Average Customer Satisfaction Score 81%
"Thoroughly enjoyable week, as I group I think we landed somewhere in the region of 120 to 150 fish. It was some first-class fly fishing in crystal clear water. The guides and staff were exceptional and I'd love to go back."
"In general a good trip snow melt meant that the fish are running about 3 weeks late as a group we caught 120 fish, good numbers but nothing like normal. Would love to go back next season may be 1 week later."
"Great Holiday and excellent guides. The holiday information I feel was limited and travel itinerary and documentation could have been better and arrived earlier. There was no mention of how much walking was involved and fitness levels required."
The Kangia River Lodge is located on a plateau at the majestic river’s delta and comes with a spectacular view overlooking the sea pool and sheltered bay where the river meets the Atlantic ocean.
The main Lodge can accommodate up to 12 anglers at once. The Sleeping quarters offer a bunk bed system with a total of 6 rooms with two people sharing each room. It features two toilets, showers, a fully equipped kitchen, a brand new bar and lounge area, and a spacious dining area overlooking the river.
The Lodge comes with a big veranda where you can catch every minute of the sun during the day. The front part overlooks the river mouth and valley and the perfect place to enjoy an after-fishing drink and share some good stories about the one that got away.
As well as the main Lodge, there is a smaller satellite camp located 2,7 km upriver. This is the perfect starting point for those wanting to fish in the mid and upper sections and can be used as a base to leave waders and fishing gear, allowing for a tranquil walk from the main Lodge.
The Arctic Char fishing in Greenland is possibly the best on the planet, and the Kangia Fjord and its rivers and creeks are an exception for the region, both for numbers and average size.
It’s not unusual in many peak weeks to catch between 2,000 and 3,000 fish between the 12 rods, and anglers can expect around 150 fish each.
They average over 2kg in weight, but 3-4kg fish are standard too. Each year larger fish of over 7kg are caught, and even larger specimens get regularly hooked and lost.
The summer is the season of the midnight sun and is a great time to experience Greenland.
In the summer months, from June onwards, the climate is generally mild, and the weather settled. The longer days and warmer weather herald the start of the sea-run Arctic Char’s reproduction cycle, who then migrate along the coastline and ultimately into the river of their birth to spawn close to the place they hatched years ago. These migratory fish fill the rivers and offer fly fishermen a fantastic chance to catch them.

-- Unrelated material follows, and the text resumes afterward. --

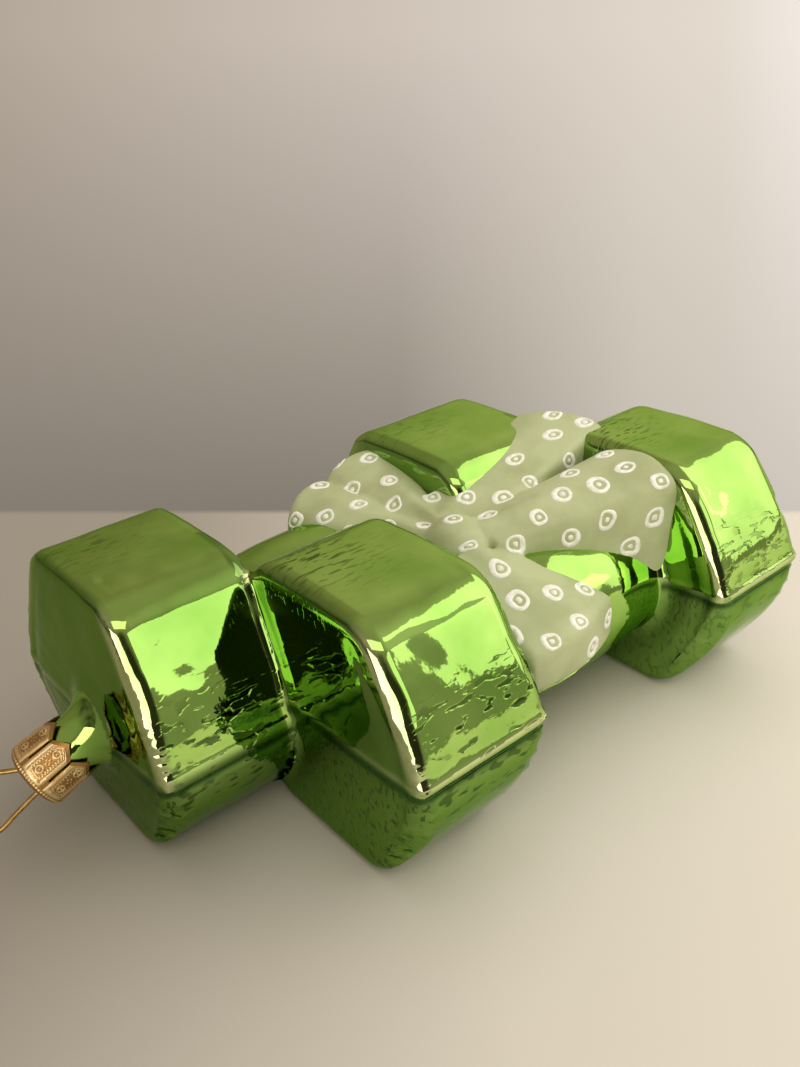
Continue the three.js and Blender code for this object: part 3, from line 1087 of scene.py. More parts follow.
@dataclass
class PaintedBow:
    """The relief bow: a knot and five lobes in one skin, and the rings painted on them."""

    origin_x: float
    seam: float = 24.25
    voxel: float = 0.42
    knot_centre: Triple = (1.6, -8.2, 38.0)
    knot_size: Triple = (6.8, 7.2, 7.0)
    ring_gap: float = 7.0
    ring_clear: float = 1.2
    ring_above_seam: float = 2.2
    ring_upright: float = -0.1
    ring_flat: float = 0.45
    ring_radius: Pair = (1.45, 1.75)
    ring_sides: int = 22
    stroke: Pair = (0.48, 0.62)
    dot: Pair = (0.5, 0.75)
    squash: Pair = (0.8, 1.0)
    wobble: float = 0.07
    stroke_swell: float = 0.3
    stroke_flat: float = 0.65
    stroke_levels: Pair = (-0.12, 0.12)
    dot_middle: float = 0.02
    pleats: Triple = (2.0, 0.4, 0.4)
    lip_bend: float = 0.96
    grid: tuple[int, int] = (60, 44)
    foot_coarser: float = 1.4
    tuck: Pair = (6.0, 0.45)
    enamel: SageEnamel = field(default_factory=SageEnamel)
    paint: WhiteEnamel = field(default_factory=WhiteEnamel)
    glass: SilveredGreenGlass = field(default_factory=SilveredGreenGlass)
    lobes: dict[str, Lobe] = field(default_factory=lambda: {
        "left_outer": Lobe(((-4.5, -6.5, 39.8), (1.5, -3.5, 40.6)), ((-15, 25, 38.5), (-1, 29, 42.5))),
        "left_inner": Lobe(((-1, -3.5, 40.2), (4.5, -3.5, 40.8)), ((-2, 29.5, 42.5), (14.2, 23.8, 46.0)),
                           rise=2.2),
        "upper_tail": Lobe(((0.5, 4.5, 42), (5, -9, 42)), ((36.9, 10, 51.2), (44.4, -7.5, 50.8)),
                           rise=0.9, lip=1.5, corner=0.12),
        "right_loop": Lobe(((4, -6, 42), (4, -17, 40.5)), ((39.0, -11, 48.2), (38.4, -31.0, 47.8)), rise=2.4,
                           lip=2.8, corner=0.16),
        "lower_tail": Lobe(((5.5, -16, 40.4), (-6, -12.5, 40.8)), ((18.2, -32.3, 32), (-7.5, -35.8, 30.5)),
                           lip=1.8),
    })

    def lobe_points(self, lobe: Lobe, s: np.ndarray, t: np.ndarray) -> Points:
        """Places on a lobe's upper side.

        Args:
            lobe: The lobe.
            s: From -1 at the knot to 1 at the tip.
            t: From -1 at the left edge to 1 at the right edge.

        Returns:
            One place for each pair, in millimetres.
        """
        u = (s * np.sqrt(1 - lobe.corner * t ** 2 / 2) + 1) / 2
        v = (t * np.sqrt(1 - lobe.corner * np.clip(s, 0, 1) ** 2 / 2) + 1) / 2
        root = np.array(lobe.root[0]) + np.subtract(*lobe.root[::-1]) * v[:, None]
        tip = np.array(lobe.tip[0]) + np.subtract(*lobe.tip[::-1]) * v[:, None]
        place = root + (tip - root) * u[:, None]
        outward = (tip - root) * (1, 1, 0)
        outward /= np.linalg.norm(outward, axis=1)[:, None]
        crown = np.clip(1 - (2 * v - 1) ** 2, 0, 1)
        place = place + outward * (lobe.reach * np.clip(u, 0, 1) ** 2 * crown)[:, None]
        width = np.linalg.norm(np.subtract(*lobe.tip))
        length = np.linalg.norm(np.subtract(lobe.tip[0], lobe.root[0]))
        from_edge = np.minimum((1 - np.abs(t)) * width / 2, (1 - s) * length / 2)
        curl = np.clip(1 - from_edge / lobe.lip, 0, 1)
        place[:, 2] += lobe.rise * crown - lobe.lip * (1 - np.sqrt(1 - self.lip_bend * curl ** 2))
        count, height, reach = self.pleats
        place[:, 2] += height * np.cos(2 * math.pi * count * v) * bell(u, reach)
        place[:, 0] += self.origin_x
        return place

    def add_lobe(self, shape: Solid, lobe: Lobe, foot: bool = False) -> None:
        """Adds a lobe as a closed block, with walls down to the mould seam, or what tucks in below them.

        Args:
            shape: The mesh to add to.
            lobe: The lobe.
            foot: Whether to add the part below the seam.
        """
        columns, rows = self.grid
        made = bmesh.ops.create_grid(shape, x_segments=columns, y_segments=rows, size=1)["verts"]
        flat = coordinates(made)
        move_to(made, self.lobe_points(lobe, flat[:, 0], flat[:, 1]))
        for vertex in made if foot else ():
            vertex.co.z = self.seam
        faces = dict.fromkeys(f for v in made for f in v.link_faces)
        rim = [e for f in faces for e in f.edges if len(e.link_faces) == 1]
        low, edges = extruded(shape, rim)
        depth, share = self.tuck
        middle = sum((v.co for v in low), Vector()) / len(low)
        for vertex in low:
            if foot:
                vertex.co = middle + (vertex.co - middle) * share
            vertex.co.z = self.seam - depth if foot else self.seam
        bmesh.ops.contextual_create(shape, geom=edges)

    def build_skin(self) -> tuple[Piece, BVHTree, list[tuple[Vector, Vector]]]:
        """Builds the enamelled relief.

        Returns:
            The piece, a search tree of its surface in millimetres, and places with their normals
            all over it.
        """
        shape = bmesh.new()
        for lobe in self.lobes.values():
            self.add_lobe(shape, lobe)
        x, y, z = self.knot_centre
        knot = Matrix.Translation((self.origin_x + x, y, z)) @ Matrix.Diagonal((*self.knot_size, 1))
        bmesh.ops.create_icosphere(shape, subdivisions=4, radius=1, matrix=knot)
        face_out(shape)
        shape = remeshed(shape, self.voxel)
        soften(shape, 6)
        shape.normal_update()
        surface = BVHTree.FromBMesh(shape)
        canvas = [(f.calc_center_median(), f.normal.copy()) for f in shape.faces]
        piece = finished("bow_enamel_relief", to_metres(shape), self.enamel)
        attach(piece, Body.GLASS.value)
        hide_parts(Node.BOW_ENAMEL.value)
        return piece, surface, canvas

    def build_foot(self) -> Piece:
        """Builds the glass that carries the lobes where they reach past the handles, below the seam.

        Returns:
            The piece.
        """
        shape = bmesh.new()
        for lobe in self.lobes.values():
            self.add_lobe(shape, lobe, foot=True)
        face_out(shape)
        shape = remeshed(shape, self.voxel * self.foot_coarser)
        soften(shape, 4)
        piece = finished("bow_glass_underside", to_metres(shape), self.glass)
        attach(piece, Body.GLASS.value)
        return piece

    def ring_places(self, surface: BVHTree, canvas: Sequence[tuple[Vector, Vector]],
                    glass: "GlassBody") -> list[tuple[Vector, Vector]]:
        """Centres of the painted rings, packed evenly over the whole bow.

        Args:
            surface: The relief's surface, in millimetres.
            canvas: Places on it with their normals.
            glass: The glass, which hides a part of the relief.

        Returns:
            A place on the surface and its normal for each ring.
        """
        clear = glass.distance(np.array([place[:] for place, _ in canvas]))
        shown = []
        for (place, normal), gap in zip(canvas, clear):
            above = place.z - self.seam
            if gap < self.ring_clear or above < self.ring_above_seam or normal.z < self.ring_upright:
                continue
            across = normal.orthogonal().normalized() * self.ring_radius[1]
            turns = (Matrix.Rotation(k * math.pi / 2, 3, normal) @ across for k in range(4))
            if all(surface.find_nearest(place + turn)[1].dot(normal) > self.ring_flat for turn in turns):
                shown.append((place, normal))
        places = np.array([place[:] for place, _ in shown])
        near = np.full(len(places), np.inf)
        found = []
        while True:
            fits = np.flatnonzero(near >= self.ring_gap)
            if not len(fits):
                return found
            pick = fits[np.argmin(near[fits])]
            found.append(shown[pick])
            near = np.minimum(near, np.linalg.norm(places - places[pick], axis=1))

    def add_ring(self, shape: Solid, surface: BVHTree, centre: Vector, normal: Vector,
                 draw: random.Random) -> None:
        """Adds one brushed ring and its dot, laid on the surface.

        Args:
            shape: The mesh to add to.
            surface: The relief's surface, in millimetres.
            centre: The ring's centre on the surface.
            normal: The surface's normal there.
            draw: The random numbers of the rings.
        """
        across = normal.orthogonal().normalized()
        along = normal.cross(across)
        squash = draw.uniform(*self.squash)
        lean = draw.uniform(0, math.pi)
        wobble = [draw.uniform(-self.wobble, self.wobble) for _ in range(3)]
        ring = (draw.uniform(*self.ring_radius), draw.uniform(*self.stroke))
        dot = (0.0, draw.uniform(*self.dot))
        sunk, crown = self.stroke_levels
        for radius, half in (ring, dot):
            verts, edges = circle(shape, 1, self.ring_sides, cap_ends=False)
            loops = [verts]
            for _ in range(3):
                verts, edges = extruded(shape, edges)
                loops.append(verts)
            inner = (-1, sunk if radius else crown)
            section = (inner, (-self.stroke_flat, crown), (self.stroke_flat, crown), (1, sunk))
            for loop, (out, lift) in zip(loops, section):
                for vertex in loop:
                    angle = math.atan2(vertex.co.y, vertex.co.x)
                    uneven = 1 + sum(w * math.cos((k + 2) * angle + 5 * w) for k, w in enumerate(wobble))
                    if radius:
                        swollen = 1 + self.stroke_swell * math.sin(angle + lean)
                        distance = radius * uneven + out * half * swollen
                    else:
                        distance = half * (self.dot_middle + (1 - self.dot_middle) * (out + 1) / 2) * uneven
                    flat = Vector((math.cos(angle) * distance, math.sin(angle) * distance * squash))
                    flat.rotate(Matrix.Rotation(lean, 2))
                    guess = centre + across * flat.x + along * flat.y
                    place, up, _, _ = surface.find_nearest(guess)
                    vertex.co = place + up * lift

    def build_rings(self, surface: BVHTree, places: list[tuple]) -> Piece:
        """Builds the painted rings as thin raised strokes on the relief.

        Args:
            surface: The relief's surface, in millimetres.
            places: A place on the surface and its normal for each ring.

        Returns:
            The piece.
        """
        shape = bmesh.new()
        draw = random.Random(SEED + 1)
        for centre, normal in places:
            self.add_ring(shape, surface, centre, normal, draw)
        face_out(shape)
        piece = finished("bow_painted_rings", to_metres(shape), self.paint)
        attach(piece, Body.GLASS.value)
        return piece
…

Our fishing operation opens its gates on the second weekend of July and runs through the first week of September. The short but intense season guarantees the best possible results.
The tackle you will need for fly fishing in Greenland is mainly single-handed rods with a rating between five and seven weight, rigged with floating lines to match. Additional sink tip lines in similar sizes will see you covered for all imaginable occasions and sections of the Kangia River.
The Lodge has a basic range of fishing tackle available to support customers if any luggage gets lost or damaged.
Fly Fishing in Greenland can be hectic, and fishing all day and catching so many fish can take its toll on your energy. Our advice is to take it at a pace you feel comfortable with; the fish are always there in front of you, and there is no rush. The same comments apply to walking to the best spot or pool.
The best way to get to Greenland when travelling from the UK is to fly to Copenhagen, stay overnight before flying the next day to Kangerlussuaq. From Kangerlussuaq, you can then fly to Maniitsoq; it’s here where you’ll catch a boat and travel the rest of the way to the Kaniga River Lodge.